Mitt’s support: deeper than you think

By MICHAEL BARONE

To win just under 40 percent of the vote in a primary of six candidates is pretty impressive, even for a candidate like Mitt Romney, who started off with significant advantages in New Hampshire.

Yes, he is well-known there because he was governor of next-door Massachusetts, had run before and owns a house on Lake Winnipesaukee. But the exit poll indicates Romney held his own among independents, Tea Party supporters and late deciders.

He didn’t lose ground in the heat of the campaign, despite his ragged performance in Sunday’s debate and his Monday statement (instantly regretted if I read the videotape right) that “I like being able to fire people who provide services to me.”

Romney easily exceeded the 25 percent ceiling that many critics perceived, and he’s running at least a bit above that in polls in the next primary states, South Carolina and Florida.

Reporters covering New Hampshire had a hard time getting a feel for why people supported Romney. Polling indicated that his voters were more firm in their support than backers for other candidates. But while Romney had no trouble filling the venues of his relatively few late campaign events, you didn’t encounter many Romney fans at other candidates’ events.

What you did encounter was many voters who said they were undecided and, in the last week, many who said they’d narrowed their choice down to Jon Huntsman and Rick Santorum.

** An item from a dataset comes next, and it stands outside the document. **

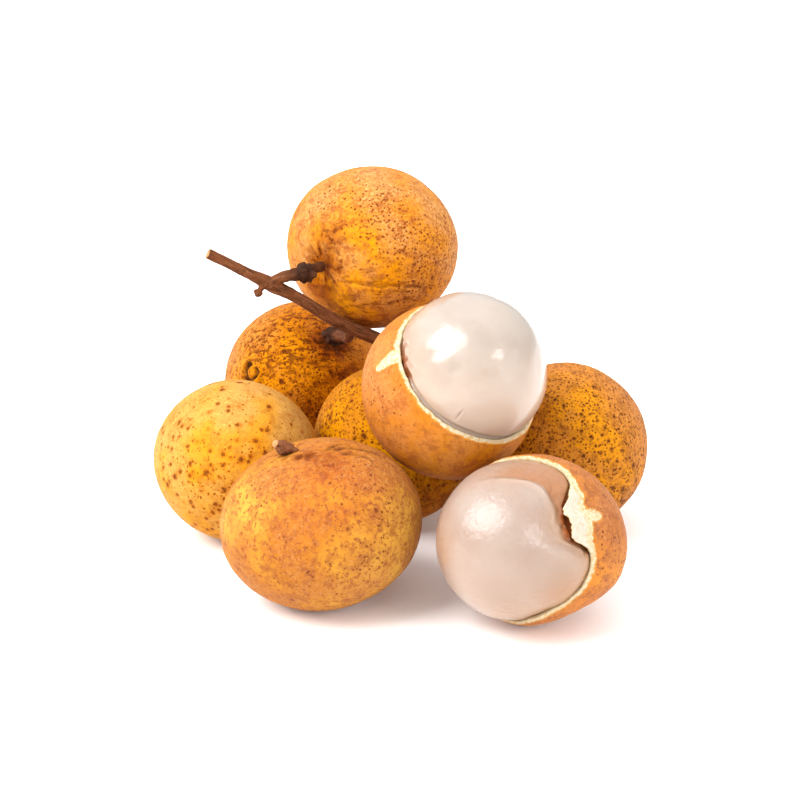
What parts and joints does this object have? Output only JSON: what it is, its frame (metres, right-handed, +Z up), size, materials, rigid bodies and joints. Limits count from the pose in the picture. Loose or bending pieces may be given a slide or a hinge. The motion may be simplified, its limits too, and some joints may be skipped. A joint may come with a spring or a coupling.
{
  "type": "longan bunch",
  "caption": "Small pile of longans on a twig: whole brown-gold fruits and peeled ones with pale flesh standing out of torn rind.",
  "frame": {"origin": "on the table, in the middle of the space that the bunch takes", "axes": "+Z up, the front fruit and the opening of the lower peeled fruit towards -Y, the cut end of the twig towards -X"},
  "size_m": [0.0804, 0.0936, 0.0574],
  "materials": {
    "rind_front": "orange-brown longan rind, smooth and faintly mottled",
    "rind_left": "pale yellow-tan longan rind with sparse brown spots",
    "rind_back_left": "deep golden longan rind with dense brown streaks",
    "rind_centre": "yellow longan rind with brown speckles",
    "rind_right": "golden-brown longan rind with dark spots of two sizes",
    "rind_top": "golden-tan longan rind with fine dark dots",
    "rind_upper": "orange longan rind, torn, with a cream inner layer",
    "rind_lower": "brown-pink longan rind, torn, with a cream inner layer",
    "flesh": "wet, milky, translucent longan flesh",
    "bark": "rough red-brown bark of a thin twig"
  },
  "bodies": {
    "root": {"fruit_front": "rind_front", "fruit_left": "rind_left", "fruit_back_left": "rind_back_left", "fruit_centre": "rind_centre", "fruit_right": "rind_right", "fruit_top": "rind_top", "rind_upper": "rind_upper", "rind_lower": "rind_lower", "flesh_upper": "flesh", "flesh_lower": "flesh", "twig": "bark", "stalk_front": "bark", "stalk_left": "bark"}
  },
  "joints": []
}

My sense is that these were tactical voters, waiting to see which candidate had momentum and gauging their mettle at campaign appearances. In relatively secular New Hampshire, they clearly broke more for Huntsman, who lived in the state and held more events there than anyone else, than for Santorum, who delighted in taking hostile questions on such issues as same-sex marriage, or Newt Gingrich, who alternated between events on such issues as brain science and attacks on Romney’s business career.

The exit poll makes it clear that Romney has connected with many self-described conservative and Tea Party Republicans. His standard speech includes encomiums of the Founding Fathers and quotations from the Declaration of Independence.

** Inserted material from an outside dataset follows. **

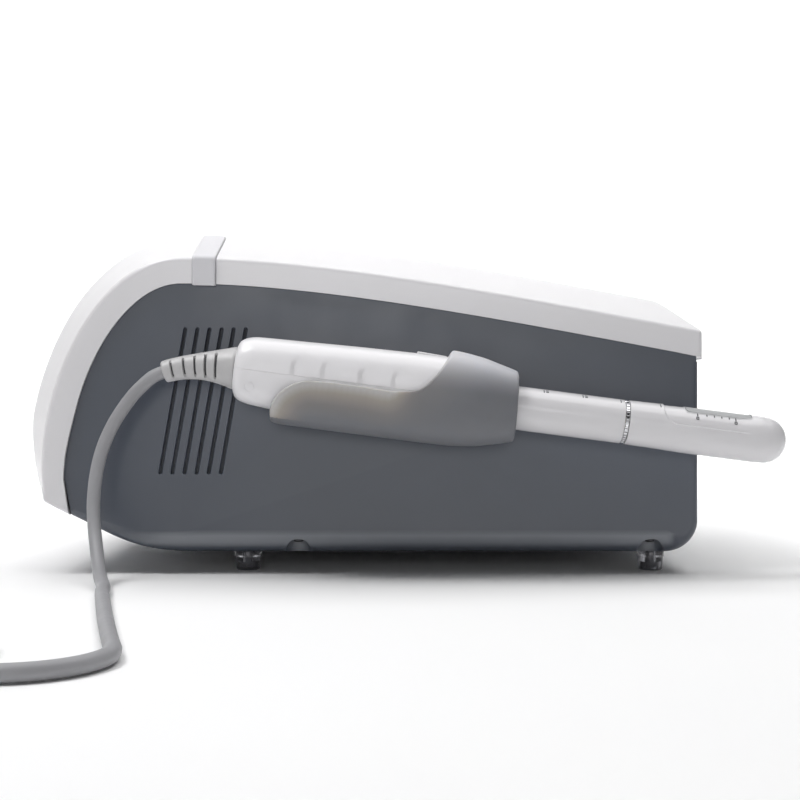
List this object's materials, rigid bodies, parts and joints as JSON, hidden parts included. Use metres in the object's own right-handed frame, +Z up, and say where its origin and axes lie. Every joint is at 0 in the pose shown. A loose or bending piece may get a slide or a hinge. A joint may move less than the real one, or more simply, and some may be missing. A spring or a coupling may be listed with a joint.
{
  "type": "ultrasound therapy device",
  "caption": "Desktop ultrasound therapy unit: white bevelled cover with a front touchscreen on a grey vented base, and a slim motorised probe handpiece resting in a side holster.",
  "frame": {"origin": "centre of the unit's footprint, handpiece included and cord left out, on the surface that its feet stand on", "axes": "+Z up, +X towards the rear panel, -X towards the operator's screen, -Y towards the side with the holster"},
  "size_m": [0.5575, 0.6726, 0.2325],
  "materials": {
    "cover_white": "gloss",
    "band_grey_white": "satin",
    "housing_slate": "satin",
    "holster_grey": "satin",
    "probe_white": "gloss",
    "smoky_clear": "gloss",
    "screen_glass": "gloss",
    "membrane_film": "gloss",
    "chrome": "polished",
    "steel": "satin",
    "aluminium": "satin",
    "brass": "satin",
    "circuit_board": "satin",
    "black_plastic": "satin",
    "cord_grey": "matte"
  },
  "bodies": {
    "console": {"chassis_plate": "aluminium", "cord_coil": "cord_grey", "cord_connector": "black_plastic", "cord_lower": "cord_grey", "cord_tie": "black_plastic", "display_module": "black_plastic", "driver_board": "circuit_board", "fan_frame": "black_plastic", "foot_front_far": "smoky_clear", "foot_front_near": "smoky_clear", "foot_rear_far": "smoky_clear", "foot_rear_near": "smoky_clear", "foot_screw_1": "steel", "foot_screw_2": "steel", "foot_screw_3": "steel", "foot_screw_4": "steel", "front_bezel": "cover_white", "handpiece_socket": "chrome", "heat_sink": "aluminium", "holster": "holster_grey", "holster_screw_1": "steel", "holster_screw_2": "steel", "housing_screw_1": "steel", "housing_screw_2": "steel", "housing_screw_3": "steel", "housing_screw_4": "steel", "lower_housing": "housing_slate", "main_board": "circuit_board", "mains_inlet": "black_plastic", "output_transformer": "black_plastic", "panel_screw_1": "steel", "panel_screw_2": "steel", "panel_screw_3": "steel", "panel_screw_4": "steel", "power_supply": "steel", "power_switch_body": "black_plastic", "processor_heat_spreader": "aluminium", "rear_panel": "black_plastic", "rear_top_cover": "cover_white", "seam_band": "band_grey_white", "speaker": "black_plastic", "touchscreen_glass": "screen_glass"},
    "handpiece": {"handle_upper_shell": "probe_white", "handle_lower_shell": "probe_white", "strain_relief": "cord_grey", "handle_board": "circuit_board", "probe_tube": "probe_white", "chrome_ring": "chrome", "cartridge_shell": "probe_white", "membrane_window": "membrane_film", "drive_motor": "steel", "rod_guide": "black_plastic", "cord_upper": "cord_grey"},
    "trigger": {"trigger_button": "band_grey_white"},
    "carriage": {"push_rod": "brass", "transducer": "steel", "transducer_lens": "membrane_film"},
    "screw": {"drive_screw": "steel"},
    "rocker": {"power_rocker": "black_plastic"},
    "rotor": {"fan_rotor": "black_plastic"}
  },
  "joints": [
    {"name": "handpiece_pull_out", "type": "slide", "parent": "console", "child": "handpiece", "axis": [-0.9917, 0, 0.1288], "range_m": [0, 0.34]},
    {"name": "trigger_press", "type": "slide", "parent": "handpiece", "child": "trigger", "axis": [-0.1288, 0, -0.9917], "range_m": [0, 0.0012], "stiffness_N_per_m": 900},
    {"name": "transducer_travel", "type": "slide", "parent": "handpiece", "child": "carriage", "axis": [0.9917, 0, -0.1288], "range_m": [0, 0.025]},
    {"name": "drive_screw_spin", "type": "hinge", "parent": "handpiece", "child": "screw", "pos_m": [-0.00447, -0.1574, 0.12239], "axis": [0.9917, 0, -0.1288], "range_deg": [0, 1801]},
    {"name": "power_rocker_tilt", "type": "hinge", "parent": "console", "child": "rocker", "pos_m": [0.1977, 0.1031, 0.108], "axis": [0, 0, -1], "range_deg": [0, 20]},
    {"name": "fan_spin", "type": "hinge", "parent": "console", "child": "rotor", "pos_m": [0.1863, -0.0329, 0.0905], "axis": [1, 0, 0], "continuous": true}
  ],
  "couplings": [
    {"joint": "drive_screw_spin", "follows": "transducer_travel", "rad_per_m": 1256.6}
  ]
}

As best-seller lists testify, Americans in recent years have a growing interest in the Founders, and one Tea Party movement achievement is that voters are measuring candidates’ policies against the Founders’ principles.

All six candidates have obtained tickets to South Carolina, some first class and some wangled with the political equivalent of frequent-flier miles. Rick Perry flew into New Hampshire for the two debates at which he pitched his appeal to South Carolinians and then flew right back south.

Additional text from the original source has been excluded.